Нет гавани, где можно было спрятаться от бури. Ничего не оставалось, как ждать ее начала. Буря бросала меня, абсолютно беззащитного, во мрак. Учитывая прошлый опыт, очнувшись, я совершенно не помню, что со мной происходило. До пробуждения сознания я нахожусь в долгом глубоком сне. Это похоже на физический труд, нечто такое же простое и интенсивное, после чего чувствуешь себя сильно уставшим, обессилевшим. Конечно, я сам виноват — ведь я прекрасно понимал, что будет, если я прекращу принимать лекарство. Это сродни зависимости — повторяешь опять и опять, прекрасно осознавая, каковы последствия.
Как правило, зависимые люди принимают наркотики ради эйфории, в моем случае все было наоборот. Я должен был прекратить прием лекарства, и тогда через некоторое время наступало время магии. Побочные эффекты — головная боль и шум в ушах — исчезали, мое восприятие становилось очень острым. Нос улавливал малейшие запахи, точно я обретал обоняние пса. Мозг работал как никогда быстро, и я воспринимал мир больше интуитивно, чем сознательно. Я чувствовал себя хозяином своей жизни. Мне казалось, что все люди находятся в моей власти.

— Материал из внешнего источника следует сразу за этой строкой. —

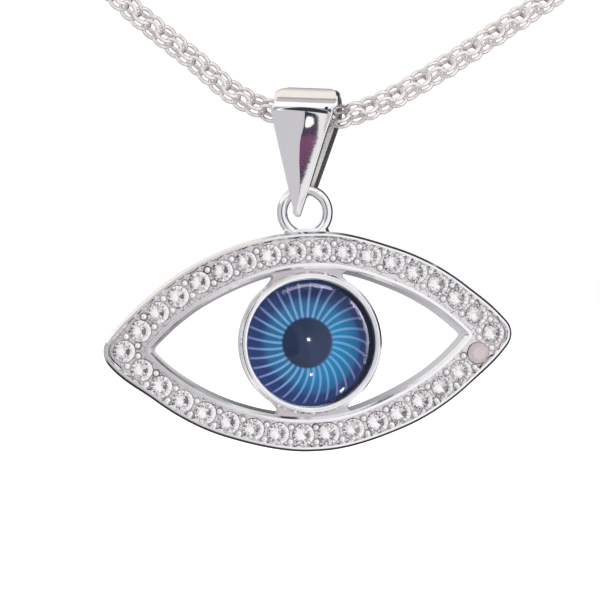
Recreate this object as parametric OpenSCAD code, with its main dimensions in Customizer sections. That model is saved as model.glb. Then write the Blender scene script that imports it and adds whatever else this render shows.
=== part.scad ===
// Evil eye pendant on a double rolo chain, shown as it is worn.
// Millimetres, +Z up, seen from -Y. The origin is the middle of the clasp at the nape.

/* [Eye frame] */
// Length of the eye shape from tip to tip
eye_length = 31.7; // [26:0.1:40]
// Height of the eye shape
eye_height = 17.05; // [15.5:0.05:20]
// Width of the flat band all round the eye shape
band_width = 2.82; // [2.6:0.02:3.2]
// Width of the polished rim outside the crystals
outer_rim = 0.5; // [0.3:0.05:0.6]
// Width of the polished rim inside the crystals
inner_rim = 0.47; // [0.3:0.01:0.6]
// Thickness of the band from back to front
band_depth = 1.9; // [1.6:0.1:3]
// Depth of the channel that the crystals sit in
channel_depth = 0.45; // [0.3:0.05:0.8]
// Radius of the two outer tips
tip_radius = 1.5; // [1:0.1:2.5]

/* [Crystals] */
// Diameter of one crystal at its girdle
crystal_diameter = 1.6; // [1.2:0.05:1.7]
// Crystals on each arc between the two that sit in the tips
crystals_per_arc = 16; // [10:1:16]
// Diameter of the metal beads between the crystals
bead_diameter = 0.46; // [0.3:0.02:0.5]

/* [Eye] */
// Outer diameter of the round bezel
bezel_diameter = 11; // [9:0.1:11.2]
// Thickness of the bezel wall
bezel_wall = 0.55; // [0.4:0.05:0.8]
// How far the bezel stands in front of the band
bezel_rise = 0.5; // [0.2:0.05:1.2]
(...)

Конечно, были и кое-какие неприятные моменты. Мама и ее сестра были мне неподвластны. Моя жизнь напоминала подушку, на которой уселись две эти женщины. Попросить их убрать свои задницы не было никакой возможности. Я мог с большой долей вероятности предположить, что бы произошло, если бы мама увидела мой припадок.
Как только я бы очнулся, она сразу отвела бы меня к своей сестре, известному и авторитетному психиатру, главному врачу детской клиники и по совместительству моему лечащему врачу. Тетя смотрела бы мне в глаза и дружелюбно пытала бы меня вопросами, пока я ей не отвечу.
Вдруг я вспомнил голос мамы, который услышал перед пробуждением. Он был тихим, как ветерок во сне, но отчетливым, будто хватал меня за руку. Однако сейчас, проснувшись, я не чувствую в доме ее присутствия. Вокруг царит тишина, от которой закладывает уши. В комнате очень темно, значит, пока не рассвело. Если еще не половина шестого, то мама, скорее всего, спит. Тогда я могу успеть перенести припадок втайне от нее, как было накануне поздно вечером.